Когда он пошел спать, она осталась с колодой потрепанных карт и старыми альбомами. Через узкий дворик напротив, где в темноте барабанил дождь по железным мусорным бакам, тускло горели окна, и в одном из них человек в черных брюках, заложив голые локти за голову, лежал на неопрятной постели. Она опустила шторку и стала рассматривать фотографии. В младенчестве он выглядел более изумленным ребенком, чем другие дети. Из прорези альбома выпала немецкая горничная, служившая у них в Лейпциге, и ее толстомордый жених. Минск, революция, Лейпциг, Берлин, Лейпциг, косо снятый фасад не в фокусе. Четырехгодовалый - в парке: хмуро, застенчиво насупив бровки, отворачивается от любопытной белки, как отвернулся бы от всякого незнакомца. Тетя Роза, суетливая, угловатая старая дама с диким взглядом, жившая в содрогающемся мире дурных вестей, банкротств, железнодорожных катастроф, раковых опухолей, - пока немцы не уничтожили ее вместе со всеми, о ком она беспокоилась. Шестилетний - когда он рисовал диковинных птиц с человеческими руками и ногами и страдал бессонницей, как взрослый. Его двоюродный брат, впоследствии - знаменитый шахматист. Лет восьми, его уже трудно понимать, боится обоев в коридоре, картинки в книге, на которой изображен идиллический пейзаж с камнями на склоне холма и старым тележным колесом, висящим на ветке голого дерева. В десятилетнем возрасте, когда они покинули Европу… Горечь, стыд, унижение, мерзкие, злые, отсталые дети, учившиеся вместе с ним в специальной школе. А затем наступил период в его жизни, совпавший с долгим выздоровлением после пневмонии, когда все эти маленькие фобии, которые его родители упрямо считали чудачествами необычайно одаренного ребенка, сгустились в непроницаемую паутину логически взаимосвязанных представлений, делающих его абсолютно недоступным для окружающих.

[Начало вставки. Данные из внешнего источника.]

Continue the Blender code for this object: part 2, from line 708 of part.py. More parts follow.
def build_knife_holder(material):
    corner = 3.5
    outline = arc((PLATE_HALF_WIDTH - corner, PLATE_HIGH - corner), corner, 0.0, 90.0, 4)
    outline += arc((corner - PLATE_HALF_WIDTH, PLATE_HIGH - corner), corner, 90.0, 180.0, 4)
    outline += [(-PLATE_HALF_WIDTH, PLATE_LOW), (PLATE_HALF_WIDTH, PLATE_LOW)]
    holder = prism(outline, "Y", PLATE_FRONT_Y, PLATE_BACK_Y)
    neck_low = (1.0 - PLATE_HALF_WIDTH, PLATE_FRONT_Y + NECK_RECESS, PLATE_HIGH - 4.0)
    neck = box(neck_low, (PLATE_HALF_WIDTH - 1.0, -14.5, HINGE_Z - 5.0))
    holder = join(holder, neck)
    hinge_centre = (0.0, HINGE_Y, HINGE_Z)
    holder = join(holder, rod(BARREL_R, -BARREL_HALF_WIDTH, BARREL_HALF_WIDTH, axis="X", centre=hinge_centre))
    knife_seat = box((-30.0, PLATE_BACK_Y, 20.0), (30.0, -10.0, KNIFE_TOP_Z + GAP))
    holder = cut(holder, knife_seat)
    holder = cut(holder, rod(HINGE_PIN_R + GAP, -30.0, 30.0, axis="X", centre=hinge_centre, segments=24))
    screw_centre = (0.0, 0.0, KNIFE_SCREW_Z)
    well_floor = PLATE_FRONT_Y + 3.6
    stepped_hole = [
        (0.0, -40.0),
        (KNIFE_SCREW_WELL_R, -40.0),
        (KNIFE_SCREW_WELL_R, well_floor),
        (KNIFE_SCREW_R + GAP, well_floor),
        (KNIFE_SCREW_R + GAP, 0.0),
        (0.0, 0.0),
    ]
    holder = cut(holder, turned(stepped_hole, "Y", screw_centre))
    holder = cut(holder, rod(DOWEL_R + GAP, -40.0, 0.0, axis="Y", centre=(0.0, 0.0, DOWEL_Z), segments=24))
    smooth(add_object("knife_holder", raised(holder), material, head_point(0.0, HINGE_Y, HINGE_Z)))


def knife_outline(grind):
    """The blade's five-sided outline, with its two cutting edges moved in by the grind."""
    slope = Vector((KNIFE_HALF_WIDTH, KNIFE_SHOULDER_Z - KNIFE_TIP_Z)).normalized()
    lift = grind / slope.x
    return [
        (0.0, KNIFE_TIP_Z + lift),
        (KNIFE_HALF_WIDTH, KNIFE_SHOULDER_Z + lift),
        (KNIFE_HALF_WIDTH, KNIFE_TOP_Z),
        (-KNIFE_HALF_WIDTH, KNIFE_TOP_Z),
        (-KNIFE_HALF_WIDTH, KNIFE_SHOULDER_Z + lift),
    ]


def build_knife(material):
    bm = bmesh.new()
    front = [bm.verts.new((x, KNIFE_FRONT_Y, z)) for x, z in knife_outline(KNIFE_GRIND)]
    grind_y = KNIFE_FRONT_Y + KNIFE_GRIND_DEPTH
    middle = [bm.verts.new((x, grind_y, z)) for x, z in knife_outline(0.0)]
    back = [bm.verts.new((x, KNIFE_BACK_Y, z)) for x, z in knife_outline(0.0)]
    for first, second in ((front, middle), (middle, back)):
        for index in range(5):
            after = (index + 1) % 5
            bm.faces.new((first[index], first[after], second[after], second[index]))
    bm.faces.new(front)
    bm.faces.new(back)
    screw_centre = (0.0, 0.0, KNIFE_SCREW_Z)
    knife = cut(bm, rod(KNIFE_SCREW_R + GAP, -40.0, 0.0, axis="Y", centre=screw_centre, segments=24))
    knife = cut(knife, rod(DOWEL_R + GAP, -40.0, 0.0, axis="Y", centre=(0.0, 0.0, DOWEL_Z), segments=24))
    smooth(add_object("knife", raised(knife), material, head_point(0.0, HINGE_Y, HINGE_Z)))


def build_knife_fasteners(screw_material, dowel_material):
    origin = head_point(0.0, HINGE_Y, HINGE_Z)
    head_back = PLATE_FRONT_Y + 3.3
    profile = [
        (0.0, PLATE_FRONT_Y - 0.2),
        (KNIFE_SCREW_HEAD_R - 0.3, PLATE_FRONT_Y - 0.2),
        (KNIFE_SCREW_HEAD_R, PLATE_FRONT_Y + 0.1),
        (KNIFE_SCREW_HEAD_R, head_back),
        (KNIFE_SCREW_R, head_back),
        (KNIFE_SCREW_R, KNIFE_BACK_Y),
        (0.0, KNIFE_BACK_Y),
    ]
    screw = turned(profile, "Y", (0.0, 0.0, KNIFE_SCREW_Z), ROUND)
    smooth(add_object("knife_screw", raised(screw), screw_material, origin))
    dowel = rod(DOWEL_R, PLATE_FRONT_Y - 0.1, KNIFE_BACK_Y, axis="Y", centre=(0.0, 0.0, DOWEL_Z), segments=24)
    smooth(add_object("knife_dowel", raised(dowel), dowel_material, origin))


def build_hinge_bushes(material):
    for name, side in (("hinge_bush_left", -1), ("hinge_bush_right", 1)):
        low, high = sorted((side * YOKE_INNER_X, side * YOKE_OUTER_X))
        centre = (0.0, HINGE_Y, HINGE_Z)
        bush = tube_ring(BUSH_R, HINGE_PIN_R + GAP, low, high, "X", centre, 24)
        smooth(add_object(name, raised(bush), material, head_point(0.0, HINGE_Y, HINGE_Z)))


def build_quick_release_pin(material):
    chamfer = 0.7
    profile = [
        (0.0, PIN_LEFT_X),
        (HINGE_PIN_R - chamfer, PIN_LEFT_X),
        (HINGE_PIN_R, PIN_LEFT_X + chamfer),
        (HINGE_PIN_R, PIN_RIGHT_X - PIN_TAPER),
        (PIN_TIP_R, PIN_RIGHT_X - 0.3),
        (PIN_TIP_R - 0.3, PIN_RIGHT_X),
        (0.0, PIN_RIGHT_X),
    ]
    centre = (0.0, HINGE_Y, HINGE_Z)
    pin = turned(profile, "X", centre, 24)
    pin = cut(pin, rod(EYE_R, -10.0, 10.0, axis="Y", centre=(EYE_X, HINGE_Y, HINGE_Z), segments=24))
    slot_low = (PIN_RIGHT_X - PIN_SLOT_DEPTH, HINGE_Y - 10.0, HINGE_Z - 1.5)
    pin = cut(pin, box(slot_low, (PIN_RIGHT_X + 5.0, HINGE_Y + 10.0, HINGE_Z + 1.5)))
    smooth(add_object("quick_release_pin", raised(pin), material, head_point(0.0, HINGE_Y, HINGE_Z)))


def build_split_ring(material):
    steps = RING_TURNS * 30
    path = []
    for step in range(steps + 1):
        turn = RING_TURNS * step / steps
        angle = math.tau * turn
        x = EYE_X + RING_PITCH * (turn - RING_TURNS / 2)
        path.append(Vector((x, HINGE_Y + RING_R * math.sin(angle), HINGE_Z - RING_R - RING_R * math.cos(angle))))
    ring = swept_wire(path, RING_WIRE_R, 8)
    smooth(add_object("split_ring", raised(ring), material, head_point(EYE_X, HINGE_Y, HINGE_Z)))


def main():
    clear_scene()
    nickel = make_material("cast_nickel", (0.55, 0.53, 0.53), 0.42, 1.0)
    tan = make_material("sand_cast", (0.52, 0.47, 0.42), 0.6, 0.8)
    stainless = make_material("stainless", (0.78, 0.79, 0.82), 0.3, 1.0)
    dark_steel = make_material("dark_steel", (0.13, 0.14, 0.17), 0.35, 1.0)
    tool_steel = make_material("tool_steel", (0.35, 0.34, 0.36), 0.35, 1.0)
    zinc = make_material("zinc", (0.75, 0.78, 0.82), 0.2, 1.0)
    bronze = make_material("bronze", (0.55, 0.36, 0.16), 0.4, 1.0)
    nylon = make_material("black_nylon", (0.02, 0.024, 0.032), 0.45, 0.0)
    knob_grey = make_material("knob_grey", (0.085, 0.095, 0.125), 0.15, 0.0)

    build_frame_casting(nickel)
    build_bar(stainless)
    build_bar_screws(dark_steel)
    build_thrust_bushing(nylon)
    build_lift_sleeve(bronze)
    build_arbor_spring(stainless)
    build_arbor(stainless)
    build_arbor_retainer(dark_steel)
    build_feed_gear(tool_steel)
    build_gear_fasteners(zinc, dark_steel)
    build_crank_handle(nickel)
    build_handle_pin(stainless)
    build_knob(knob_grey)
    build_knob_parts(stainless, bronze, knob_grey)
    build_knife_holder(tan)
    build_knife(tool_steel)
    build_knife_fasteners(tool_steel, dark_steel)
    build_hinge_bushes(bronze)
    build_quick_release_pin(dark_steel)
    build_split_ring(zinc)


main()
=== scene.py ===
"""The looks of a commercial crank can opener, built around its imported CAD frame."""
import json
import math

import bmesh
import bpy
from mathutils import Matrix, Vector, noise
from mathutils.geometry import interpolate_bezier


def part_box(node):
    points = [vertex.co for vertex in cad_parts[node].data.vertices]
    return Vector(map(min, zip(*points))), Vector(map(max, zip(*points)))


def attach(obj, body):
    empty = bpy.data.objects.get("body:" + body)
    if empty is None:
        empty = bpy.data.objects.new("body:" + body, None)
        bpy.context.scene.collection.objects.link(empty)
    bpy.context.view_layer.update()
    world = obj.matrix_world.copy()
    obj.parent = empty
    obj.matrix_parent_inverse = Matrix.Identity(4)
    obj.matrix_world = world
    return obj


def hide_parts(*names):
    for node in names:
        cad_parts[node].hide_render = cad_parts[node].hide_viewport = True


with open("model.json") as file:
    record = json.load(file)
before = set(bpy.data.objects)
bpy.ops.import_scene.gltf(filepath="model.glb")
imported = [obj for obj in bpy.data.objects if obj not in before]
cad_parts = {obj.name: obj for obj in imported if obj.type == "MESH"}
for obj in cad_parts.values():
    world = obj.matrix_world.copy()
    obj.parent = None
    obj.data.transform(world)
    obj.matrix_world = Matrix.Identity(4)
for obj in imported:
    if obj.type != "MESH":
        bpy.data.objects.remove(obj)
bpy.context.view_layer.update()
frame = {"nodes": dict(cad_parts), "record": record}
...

Все это и многое другое она принимала, ибо в конечном счете вся жизнь состояла из смирения перед утратой одной радости за другой, и даже не радости, а лишь возможности улучшения. Она думала о приливах страдания, на которое она и ее муж были почему-то обречены; о невидимых гигантах, мучающих ее мальчика каким-то невероятным образом; об огромных запасах нежности, содержащихся в мире; о судьбе этой нежности, которая либо раздавлена, либо растрачена понапрасну, либо переродилась в безумие; о заброшенных детях, напевающих что-то в невыметенных углах; о прекрасных сорняках, не могущих укрыться от садовника и вынужденных беспомощно наблюдать за его обезьяньей тенью, оставляющей за собой покалеченные цветы по мере продвижения чудовища.